Management highlighted several factors that will drive 2026:

  • Resolution of litigation and receiverships to unlock rent and asset value
  • Life science market stabilization, particularly in Boston and Bay Area

Takeaways

IIPR is executing a deliberate shift from crisis management to growth, with a focus on asset quality, sector diversification, and capital efficiency. The next few quarters will be pivotal as re-tenanting and legal recoveries translate into earnings stability and dividend coverage.

  • Asset Turnaround Is Key: The speed and economics of re-leasing will determine how quickly normalized earnings and dividend coverage are restored.
  • Diversification Lowers Risk, Opens Capital: Expansion into life sciences broadens growth levers and reduces reliance on cannabis sector volatility.
  • Watch Regulatory and Legal Outcomes: Implementation of cannabis rescheduling and continued legal recoveries will shape tenant health and portfolio cash flows.

Conclusion

IIPR’s Q4 2025 results reflect disciplined execution on a dual-sector strategy, with early progress on re-tenanting and life science diversification. Dividend coverage and earnings normalization will depend on continued asset management success and regulatory follow-through in 2026.

Industry Read-Through

IIPR’s success in re-leasing cannabis assets in oversupplied markets signals that operational discipline and market-specific expertise can overcome sector headwinds.

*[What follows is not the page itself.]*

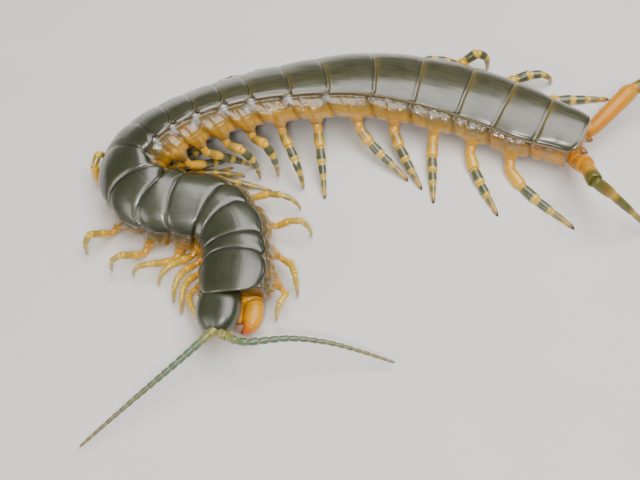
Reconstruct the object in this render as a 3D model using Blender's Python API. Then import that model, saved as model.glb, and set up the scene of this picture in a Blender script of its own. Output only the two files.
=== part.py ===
"""Giant centipede at rest, life size, bent in a hook with its head turned back along its body.

Sizes are in millimetres and become metres when a mesh is made. The animal faces -Y at its head.
A place on the trunk is told by s, the way along the trunk's axis from the front of the first
back plate, with a to the animal's left and b upwards in the body's own, rolled section.
"""
import math

import bmesh
import bpy
from mathutils import Matrix, Vector

MM = 0.001
FRAME_SHIFT = Vector((-23.2, -2.4, 0.0))
GAP = 0.3
UP = Vector((0.0, 0.0, 1.0))

# Trunk axis from front to back: x, y, z, and the roll in degrees that lifts the left side.
# The first and last rows only steer the curve.
AXIS_ROWS = (
    (-17.6, -23.0, 6.6, 12),
    (-18.4, -17.6, 7.0, 12),
    (-17.9, -10.6, 7.0, 12),
    (-18.4, -5.2, 7.0, 12),
    (-20.4, -0.2, 7.0, 12),
    (-25.0, 3.6, 7.0, 12),
    (-31.4, 4.6, 7.2, 14),
    (-37.6, 6.2, 7.8, 18),
    (-41.6, 11.0, 8.8, 26),
    (-41.6, 16.8, 9.8, 34),
    (-37.2, 22.6, 10.2, 37),
    (-26.8, 29.0, 10.2, 37),
    (-10.2, 35.6, 9.2, 29),
    (11.7, 39.8, 7.8, 15),
    (32.8, 36.2, 7.0, 5),
    (51.0, 27.8, 6.8, -4),
    (59.8, 23.6, 6.8, -6),
    (70.0, 18.8, 6.6, -6),
)
AXIS_STEPS = 40

# Back plates: relative lengths from the first to the last, and half widths at some of them
PLATE_LENGTHS = (8.4, 3.8, 6.2, 4.4, 8.0, 5.2, 5.4, 6.5, 5.2, 6.4, 6.2,
                 6.8, 6.8, 9.6, 9.4, 12.2, 11.0, 11.8, 9.8, 9.8, 8.6)
HALF_WIDTHS = ((1, 7.4), (2, 6.5), (8, 7.6), (15, 8.3), (18, 8.2), (20, 7.3), (21, 6.0))
SEGMENTS = len(PLATE_LENGTHS)
SEGMENTS_PER_LENGTH = 3

# Section of the trunk
BACK_HEIGHT = 4.6
MARGIN_HEIGHT = 2.4
ARCH_POWER = 2.4
ARCH_STOPS = (0.35, 0.68, 0.9, 1.0)
SIDE_BULGE = ((1.3, 0.9), (2.0, -1.6), (1.3, -3.7))
BULGE_SHARES = ((1, 0.75), (3, 1.0), (18, 1.0), (20, 0.7), (21, 0.4), (21.5, 0.2))
BELLY_EDGE = (0.8, -4.9)
BELLY_PLATE = ((0.62, -5.35), (0.3, -5.5))
BELLY_DEPTH = -5.55

# Rings of one segment: place along it, rise of the back plate, share of the side bulge,
# drop of the belly plate
SEGMENT_RINGS = (
    (0.00, -0.35, 0.80, -0.30),
    (0.10, 0.00, 0.92, 0.00),
    (0.50, 0.12, 1.06, 0.12),
    (0.86, 0.32, 0.94, 0.05),
    (0.94, -0.30, 0.84, -0.30),
)

# Places of the rings next to a length's ends, where the trunk is straight and where it bends
FIRST_STOPS = (0.12, 0.34)
LAST_STOPS = (0.88, 0.72)
SHARP_BEND = 0.06

# Coxae that carry the walking legs
COXA_RADIUS = 1.3
COXA_REACH = 2.0
COXA_ROOT_DEPTH = 2.2
LOW_SIDE_REACH = 0.045
COXA_HEIGHT = -3.3
COXA_PLACE = 0.6
COXA_SIDES = 6
COXA_SLOPE = -30
COXA_SWING = 0.6
# On the inner side of a bend: how near its centre a coxa may stand, and how much lower it is
INNER_SHARES = {1: 0.3, -1: 0.55}
INNER_DROP = 1.0
# Coxae moved along the trunk, so that they and the joints between lengths keep clear
COXA_SHIFTS = {(2, -1): -0.4, (3, -1): -1.2, (4, -1): 0.8, (5, -1): 1.4, (6, -1): 0.8,
               (6, 1): -1.5, (7, 1): 0.7, (8, 1): 0.3, (9, 1): -0.6}

# Walking legs: length and the joints' places and radii along it
LEG_LENGTHS = ((1, 13.0), (4, 14.5), (12, 16.0), (19, 17.0), (20, 18.5))
LEG_SCALES = ((1, 0.72), (4, 0.82), (9, 0.92), (14, 1.0), (20, 1.08))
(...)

The company’s pivot to life sciences mirrors a broader REIT trend of seeking diversification and capital efficiency as single-sector risk intensifies. Regulatory developments—both in cannabis rescheduling and hemp restrictions—will have ripple effects across the real estate, cultivation, and ancillary services landscape. Investors in similar specialty REITs or operators should track asset management agility, capital market access, and regulatory adaptability as key differentiators in 2026.